En general, los nacionalistas, cualesquiera que sean, escriben poemas y elaboran leyendas en recuerdo del patriota que grita "viva la patria" mientras muere pisoteado por los caballos del enemigo, o bajo las ruedas del tanque, que vienen a ser lo mismo; en esto no pasan los siglos. La escena romántica remite al poder telúrico de los gritos ancestrales, pero al que le levantan los grandes monumentos, dedican las principales calles y plazas y recuerdan como principal héroe nacional no es al que sucumbe a los pies de los caballos o machacado por las orugas del tanque enemigo, sino al que conduce un tanque o monta airado en el caballo y, con vítores a la patria, mata, ametralla, aplasta o atropella al enemigo. Si lo hace de forma cruel no importa, pues el amor a la patria lo justifica todo. Gusta más el que mata por la patria que el que muere por ella. Lo demás es ficción.

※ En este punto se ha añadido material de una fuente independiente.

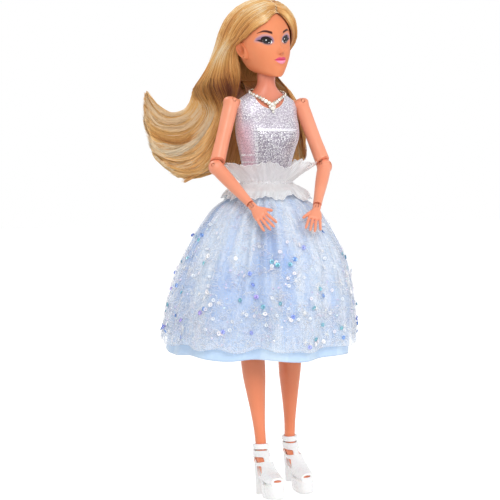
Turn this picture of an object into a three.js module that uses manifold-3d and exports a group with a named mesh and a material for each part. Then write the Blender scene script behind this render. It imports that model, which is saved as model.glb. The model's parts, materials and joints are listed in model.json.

Se debe a que el nacionalismo no es una doctrina que pretenda de sí misma validez universal y que ensalce valores positivos para toda la humanidad. Los nacionalistas (españoles, franceses, alemanes, de donde sean) suelen considerar que es lo natural que el mundo se divida en pueblos y naciones, pero entienden que los valores propios son distintos a los del resto, no universales. Además, en su ideal, las naciones están en vigilia permanente para resguardarse de otras naciones, defender lo suyo y quizás quitárselo al vecino, convencidos de que es propio. Pero el principal enemigo de los nacionalistas no es el extranjero, sino el de casa. Como no conciben que haya ciudadanos sin sus estremecimientos nacionales, luchan siempre contra los que tengan tal tara, pues les consideran un estorbo y el principal obstáculo para que se desarrolle su idea de patria. A lo largo de la historia los nacionalistas han combatido, en nombre de la patria, sobre todo a sus compatriotas, que en su teoría formarían parte de su nación, por no ajustarse a lo que ellos piensan que deberían ser.

Por eso, el reciente resurgimiento de los símbolos patrios, el repunte de la agresividad nacionalista y la apropiación partidista de la nación no auguran nada bueno. En realidad, forman parte de lo más grave que nos está sucediendo, dentro de la vorágine de desastres que están cayendo sobre nosotros.